I remember being taught about equivalent circuits.  The 
wizard-in-charge didn't spend a lot of time on it.  He
was a man of few words.  He drew a diagram and said:
 -- Linear circuit.
 -- Open-circuit voltage.  Short-circuit current.
 -- Two points determine a line.
 -- This is the Thévenin equivalent.  This is the Norton equivalent.
 -- Useful.  Know it.

We students just gasped.  It was incredibly simple, and
obviously useful.  There was just no way we were ever going 
to forget it.  The fact that it actually /was/ useful didn't
hurt.  Using the idea 10,000 times over the next ten years
makes it hard to forget.

Was it unforgettable because of "quality teaching" technique,
or was it unforgettable because it was useful?  I don't
entirely know ... AND I DON'T CARE.  We should concentrate
on teaching stuff that is useful *and* teaching it well.
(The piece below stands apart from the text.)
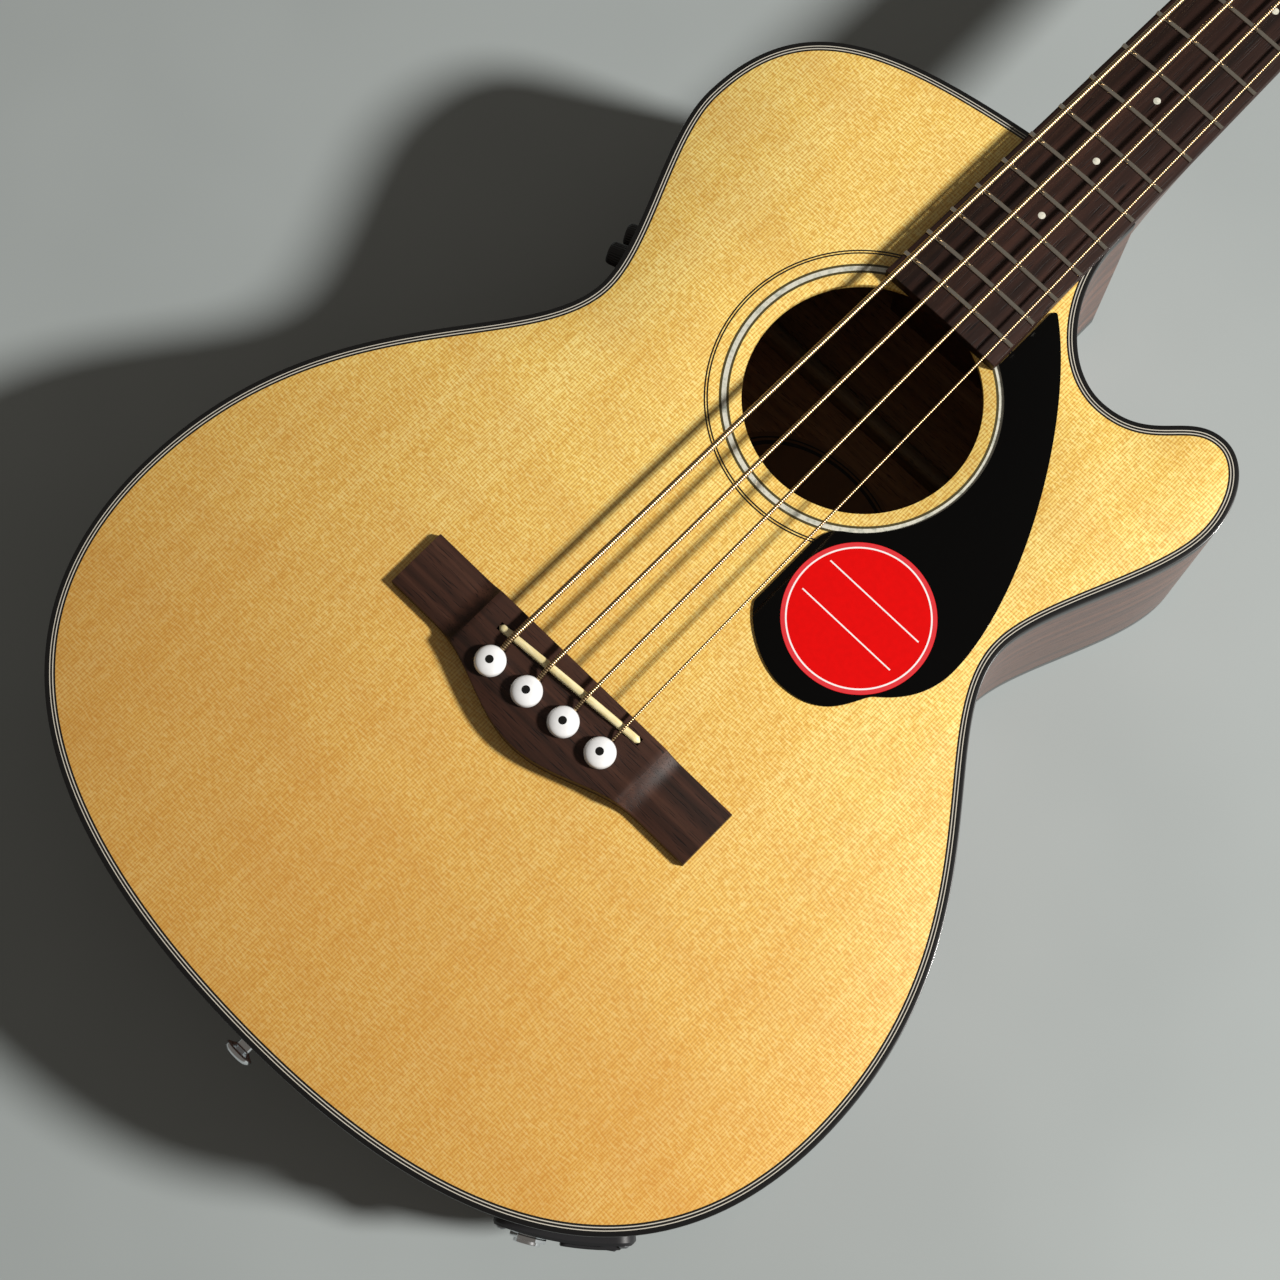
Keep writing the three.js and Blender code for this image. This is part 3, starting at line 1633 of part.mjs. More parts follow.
const instrument = new THREE.Group();
instrument.add(
  ...soundboard(),
  backPanel(),
  ...sides(),
  ...blocks(),
  ...linings(),
  ...bindings(),
  ...topBraces(),
  ...backBraces(),
  rosette(),
  pickguard(),
  bridge(),
  saddle(),
  ...strings.map(bridgePin),
  ...strings.map(stringTube),
  neck(),
  headOverlay(),
  fingerboard(),
  nut(),
  ...trussRod(),
  head,
  strapButton(),
  preampPanel(),
  knob("volume_knob", volumeKnobAlong, volumeKnobDepth),
  knob("tone_knob", toneKnobAlong, toneKnobDepth),
  tunerButton(),
  jackPlate(),
  outputJack(),
  batteryDrawer(),
  battery(),
);

// The instrument stands centred on its own origin, with its back at height zero
instrument.updateMatrixWorld(true);
const bounds = new THREE.Box3().setFromObject(instrument, true);
instrument.position.set(0, -(bounds.min.y + bounds.max.y) / 2, bodyDepth);

const acousticBass = new THREE.Group();
acousticBass.add(instrument);

export default acousticBass;
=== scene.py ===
"""Looks of an acoustic bass guitar that lies on its back.

Lengths are in millimetres in the instrument's own frame: x to the cutaway side, y from the saddle
line towards the headstock, z up from the soundboard's face. at() turns them into metres in the
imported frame.
"""

import math
from types import SimpleNamespace

import bmesh
import bpy
from mathutils import Matrix, Vector


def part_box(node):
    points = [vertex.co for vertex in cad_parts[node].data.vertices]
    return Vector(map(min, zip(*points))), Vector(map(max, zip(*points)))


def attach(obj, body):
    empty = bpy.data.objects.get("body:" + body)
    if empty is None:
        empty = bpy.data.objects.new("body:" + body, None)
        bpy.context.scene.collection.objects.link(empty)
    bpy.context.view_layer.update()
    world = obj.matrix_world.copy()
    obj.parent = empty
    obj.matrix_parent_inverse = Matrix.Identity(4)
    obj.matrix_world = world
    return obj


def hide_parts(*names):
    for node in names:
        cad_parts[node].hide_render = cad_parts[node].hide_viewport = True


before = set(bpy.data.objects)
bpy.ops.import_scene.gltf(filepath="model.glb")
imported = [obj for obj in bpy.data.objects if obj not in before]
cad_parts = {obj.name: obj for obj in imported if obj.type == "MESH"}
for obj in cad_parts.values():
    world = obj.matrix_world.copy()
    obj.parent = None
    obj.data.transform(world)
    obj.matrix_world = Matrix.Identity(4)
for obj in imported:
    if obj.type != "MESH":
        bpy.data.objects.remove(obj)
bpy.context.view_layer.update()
scene = bpy.context.scene

MM = 0.001
PER_MM = 1 / MM
TAIL = 188  # saddle line to the tail
SADDLE_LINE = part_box("side_bass")[0].y / MM + TAIL
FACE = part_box("soundboard_bass")[1].z / MM
ROOT = "instrument"
TURN = 2 * math.pi
QUARTER = math.pi / 2
HALF_ROUND = [math.pi * k / 8 for k in range(9)]
AXIS = 0.01  # radius at which a turned piece closes on its axis
LIFT = 0.02  # how far a piece stands off the one that carries it

DEPTH = 116  # soundboard's face to the back's
TOP = 3  # thickness of the soundboard, as BACK and WALL are of the back and the sides
BACK = 3
EDGE = 4.4  # width of the binding and its lines
LINE_DEPTH = 1.5  # how deep the lines are let in
WALL = 2.6
GAP = 0.3  # play between neighbouring solids
BINDING = 6  # height of the binding
WALL_LOW, WALL_HIGH = BINDING + GAP - DEPTH, -BINDING
HOLE = (0, 170.5)
HOLE_RADIUS = 50.1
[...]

I like concepts, but what I like even more is connections.
Rather than "conceptual physics", maybe what we need is
_connected physics_ i.e. physics concepts richly connected
to each other, and to the real world.


One more thing about lifelong learning:  
  If Benjamin Franklin had gotten a formal education,
  he might have amounted to something.

If you're not as smart as Franklin, you might need help
getting started, but even then, the *most* you can hope
for is that education gets you to a place where you can
do what Franklin did:  teach yourself.